The 2011 Preliminary Report found that facially neutral policies resulted in disparate treatment of minorities over time. It also found that disproportionality was explained in part by the prevalence of racial bias-- whether explicit or implicit--and the influence of bias on decision-making within the criminal justice system. It found that race and racial bias matter in ways that are not fair, that do not advance legitimate public safety objectives, that produce disparities in the criminal justice system, and that undermine public confidence in our legal system.

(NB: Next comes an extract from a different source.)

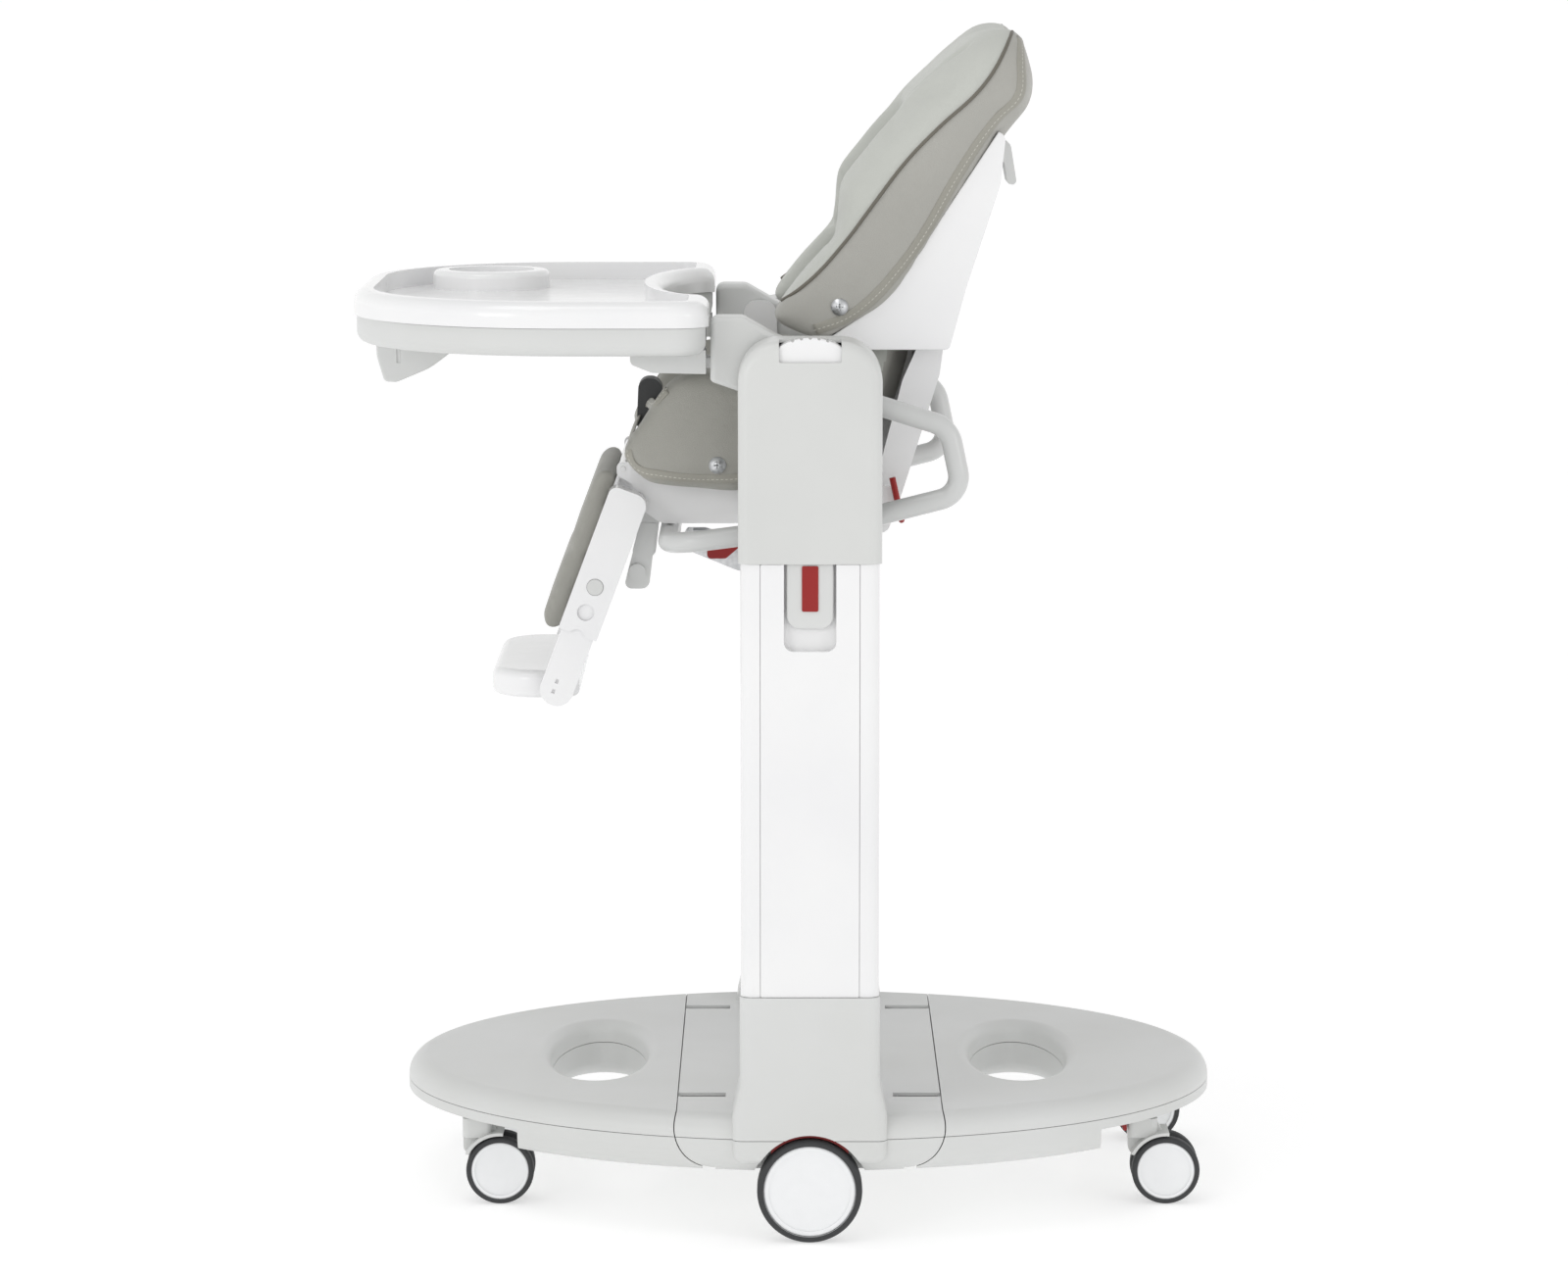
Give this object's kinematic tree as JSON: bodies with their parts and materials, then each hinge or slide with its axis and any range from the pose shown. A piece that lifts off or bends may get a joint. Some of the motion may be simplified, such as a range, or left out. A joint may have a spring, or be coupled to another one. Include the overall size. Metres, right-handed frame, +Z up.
{
  "type": "baby high chair",
  "caption": "Wheeled baby high chair on a folding oval base, with height-sliding reclining padded seat, legrest, footrest and lift-off tray.",
  "frame": {"origin": "centre of the footprint on the floor, under the middle of the whole chair", "axes": "+Z up, -Y the way the child faces, +X the child's left"},
  "size_m": [0.604, 0.824, 1.1245],
  "materials": {
    "white_plastic": "smooth gloss white",
    "gray_plastic": "fine satin light gray",
    "leatherette": "soft grained leatherette",
    "red_plastic": "gloss red",
    "steel": "zinc plated",
    "tube_paint": "light gray paint",
    "dark_plastic": "dark satin",
    "webbing": "woven webbing"
  },
  "bodies": {
    "base": {"hub_top_cover": "gray_plastic", "hub_lower_shell": "gray_plastic", "base_crossbeam": "steel", "base_pins": "steel", "wheel_brake_shoes": "red_plastic", "column_left": "white_plastic", "column_right": "white_plastic", "column_panels": "white_plastic", "head_cover_left": "gray_plastic", "head_cover_right": "gray_plastic", "height_racks": "steel"},
    "front_wing": {"front_wing_top": "gray_plastic", "front_wing_bottom": "gray_plastic"},
    "rear_wing": {"rear_wing_top": "gray_plastic", "rear_wing_bottom": "gray_plastic"},
    "wheel_left": {"wheel_left": "white_plastic"},
    "wheel_right": {"wheel_right": "white_plastic"},
    "seat_slide": {"height_slides": "dark_plastic"},
    "carrier": {"armrest_left": "gray_plastic", "armrest_right": "gray_plastic", "tube_frame": "tube_paint", "seat_rail": "steel"},
    "tilt_lever": {"tilt_lever": "red_plastic"},
    "tray": {"tray_base": "gray_plastic"},
    "tray_top": {"tray_top": "white_plastic"},
    "tray_handle": {"tray_handle": "gray_plastic"},
    "seat": {"seat_shell": "white_plastic", "seat_cushion": "leatherette", "crotch_post": "dark_plastic", "lap_harness": "webbing", "seat_cover_screws": "steel", "legrest_ratchet": "gray_plastic"},
    "backrest": {"backrest_shell": "white_plastic", "backrest_cushion": "leatherette", "shoulder_harness": "webbing", "back_cover_screws": "steel", "rear_hook": "gray_plastic"},
    "recline_lever": {"recline_lever": "red_plastic"},
    "legrest": {"legrest_plate": "white_plastic", "legrest_pad": "leatherette"},
    "footrest_arms": {"footrest_arms": "white_plastic"},
    "footrest": {"footrest_tread": "white_plastic"},
    "release_tongue_left": {"release_tongue_left": "gray_plastic", "release_mark_left": "red_plastic"},
    "swing_dial_left": {"swing_dial_left": "white_plastic"},
    "release_tongue_right": {"release_tongue_right": "gray_plastic", "release_mark_right": "red_plastic"},
    "swing_dial_right": {"swing_dial_right": "white_plastic"},
    "caster_front_left": {"caster_front_left": "gray_plastic"},
    "caster_wheels_front_left": {"caster_wheels_front_left": "white_plastic"},
    "caster_front_right": {"caster_front_right": "gray_plastic"},
    "caster_wheels_front_right": {"caster_wheels_front_right": "white_plastic"},
    "caster_rear_left": {"caster_rear_left": "gray_plastic"},
    "caster_wheels_rear_left": {"caster_wheels_rear_left": "white_plastic"},
    "caster_brake_left": {"caster_brake_left": "red_plastic"},
    "caster_rear_right": {"caster_rear_right": "gray_plastic"},
    "caster_wheels_rear_right": {"caster_wheels_rear_right": "white_plastic"},
    "caster_brake_right": {"caster_brake_right": "red_plastic"},
    "footrest_button_left": {"footrest_button_left": "gray_plastic"},
    "footrest_button_right": {"footrest_button_right": "gray_plastic"}
  },
  "joints": [
    {"name": "front_wing_fold", "type": "hinge", "parent": "base", "child": "front_wing", "pos_m": [0, -0.068, 0.106], "axis": [-1, 0, 0], "range_deg": [0, 90]},
    {"name": "rear_wing_fold", "type": "hinge", "parent": "base", "child": "rear_wing", "pos_m": [0, 0.108, 0.106], "axis": [1, 0, 0], "range_deg": [0, 90]},
    {"name": "wheel_left_spin", "type": "hinge", "parent": "base", "child": "wheel_left", "pos_m": [0.288, 0.02, 0.049], "axis": [1, 0, 0], "continuous": true},
    {"name": "release_tongue_left_pull", "type": "hinge", "parent": "base", "child": "release_tongue_left", "pos_m": [0.2945, 0.02, 0.641], "axis": [0, -1, 0], "range_deg": [0, 10], "stiffness_Nm_per_rad": 0.4},
    {"name": "swing_dial_left_turn", "type": "hinge", "parent": "base", "child": "swing_dial_left", "pos_m": [0.288, 0.02, 0.792], "axis": [1, 0, 0], "range_deg": [-12, 12]},
    {"name": "wheel_right_spin", "type": "hinge", "parent": "base", "child": "wheel_right", "pos_m": [-0.288, 0.02, 0.049], "axis": [1, 0, 0], "continuous": true},
    {"name": "release_tongue_right_pull", "type": "hinge", "parent": "base", "child": "release_tongue_right", "pos_m": [-0.2945, 0.02, 0.641], "axis": [0, 1, 0], "range_deg": [0, 10], "stiffness_Nm_per_rad": 0.4},
    {"name": "swing_dial_right_turn", "type": "hinge", "parent": "base", "child": "swing_dial_right", "pos_m": [-0.288, 0.02, 0.792], "axis": [1, 0, 0], "range_deg": [-12, 12]},
    {"name": "caster_front_left_swivel", "type": "hinge", "parent": "front_wing", "child": "caster_front_left", "pos_m": [0.13, -0.299, 0.06], "axis": [0, 0, 1], "continuous": true},
    {"name": "caster_front_left_roll", "type": "hinge", "parent": "caster_front_left", "child": "caster_wheels_front_left", "pos_m": [0.13, -0.276, 0.0325], "axis": [1, 0, 0], "continuous": true},
    {"name": "caster_front_right_swivel", "type": "hinge", "parent": "front_wing", "child": "caster_front_right", "pos_m": [-0.13, -0.299, 0.06], "axis": [0, 0, 1], "continuous": true},
    {"name": "caster_front_right_roll", "type": "hinge", "parent": "caster_front_right", "child": "caster_wheels_front_right", "pos_m": [-0.13, -0.276, 0.0325], "axis": [1, 0, 0], "continuous": true},
    {"name": "caster_rear_left_swivel", "type": "hinge", "parent": "rear_wing", "child": "caster_rear_left", "pos_m": [0.13, 0.339, 0.06], "axis": [0, 0, 1], "continuous": true},
    {"name": "caster_rear_left_roll", "type": "hinge", "parent": "caster_rear_left", "child": "caster_wheels_rear_left", "pos_m": [0.13, 0.362, 0.0325], "axis": [1, 0, 0], "continuous": true},
    {"name": "caster_brake_left_press", "type": "hinge", "parent": "caster_rear_left", "child": "caster_brake_left", "pos_m": [0.13, 0.323, 0.071], "axis": [1, 0, 0], "range_deg": [0, 12]},
    {"name": "caster_rear_right_swivel", "type": "hinge", "parent": "rear_wing", "child": "caster_rear_right", "pos_m": [-0.13, 0.339, 0.06], "axis": [0, 0, 1], "continuous": true},
    {"name": "caster_rear_right_roll", "type": "hinge", "parent": "caster_rear_right", "child": "caster_wheels_rear_right", "pos_m": [-0.13, 0.362, 0.0325], "axis": [1, 0, 0], "continuous": true},
    {"name": "caster_brake_right_press", "type": "hinge", "parent": "caster_rear_right", "child": "caster_brake_right", "pos_m": [-0.13, 0.323, 0.071], "axis": [1, 0, 0], "range_deg": [0, 12]},
    {"name": "seat_height", "type": "slide", "parent": "base", "child": "seat_slide", "axis": [0, 0, 1], "range_m": [-0.24, 0]},
    {"name": "seat_swing", "type": "hinge", "parent": "seat_slide", "child": "carrier", "pos_m": [0, 0.02, 0.8], "axis": [-1, 0, 0], "range_deg": [-8, 8]},
    {"name": "tilt_lever_squeeze", "type": "slide", "parent": "carrier", "child": "tilt_lever", "axis": [0, 0, 1], "range_m": [0, 0.006], "stiffness_N_per_m": 200},
    {"name": "tray_slide", "type": "slide", "parent": "carrier", "child": "tray", "axis": [0, -1, 0], "range_m": [0, 0.05]},
    {"name": "tray_top_lift", "type": "slide", "parent": "tray", "child": "tray_top", "axis": [0, 0, 1], "range_m": [0, 0.1]},
    {"name": "tray_handle_pull", "type": "slide", "parent": "tray", "child": "tray_handle", "axis": [0, -1, 0], "range_m": [0, 0.008], "stiffness_N_per_m": 300},
    {"name": "seat_tilt", "type": "hinge", "parent": "carrier", "child": "seat", "pos_m": [0, -0.03, 0.826], "axis": [-1, 0, 0], "range_deg": [0, 18]},
    {"name": "backrest_recline", "type": "hinge", "parent": "seat", "child": "backrest", "pos_m": [0, 0.025, 0.67], "axis": [-1, 0, 0], "range_deg": [0, 17]},
    {"name": "recline_lever_pull", "type": "hinge", "parent": "backrest", "child": "recline_lever", "pos_m": [0, 0.098, 0.7], "axis": [1, 0, 0], "range_deg": [0, 15], "stiffness_Nm_per_rad": 0.4},
    {"name": "legrest_raise", "type": "hinge", "parent": "seat", "child": "legrest", "pos_m": [0, -0.156, 0.706], "axis": [-1, 0, 0], "range_deg": [0, 56]},
    {"name": "footrest_length", "type": "slide", "parent": "legrest", "child": "footrest_arms", "axis": [0, -0.3518, -0.9361], "range_m": [0, 0.0512]},
    {"name": "footrest_fold", "type": "hinge", "parent": "footrest_arms", "child": "footrest", "pos_m": [0, -0.21854, 0.49982], "axis": [1, 0, 0], "range_deg": [0, 65]},
    {"name": "footrest_button_left_press", "type": "slide", "parent": "legrest", "child": "footrest_button_left", "axis": [-1, 0, 0], "range_m": [0, 0.0025], "stiffness_N_per_m": 400},
    {"name": "footrest_button_right_press", "type": "slide", "parent": "legrest", "child": "footrest_button_right", "axis": [1, 0, 0], "range_m": [0, 0.0025], "stiffness_N_per_m": 400}
  ]
}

The Research Working Group of Task Force 2.0 finds, likewise, that facially neutral policies and bias continue to operate to contribute significantly to the observed disproportionalities. Certainly, some things have improved. A bright spot, if it can be called that, is that the Black rate of incarceration has dropped from 2,522 per 100,000 in 2005 to 1,267 per 100,000. But race and racial bias continue to matter in ways that are not fair, that do not advance legitimate public safety objectives, that produce disparities in the criminal justice system, and that undermine public confidence in our legal system.

[. . .]

As we did in the 2011 Preliminary Report, we have presented evidence of race disproportionality in the criminal justice system. Our examination of the data leads us to repeat the conclusions we reached ten years ago. In 2021, race still matters in ways that are not fair, that do not advance legitimate public safety objectives, that produce racial disparities in the criminal justice system, and that undermine public confidence in our legal system.

The question and challenge, then and now, is what will be done to remedy these problems.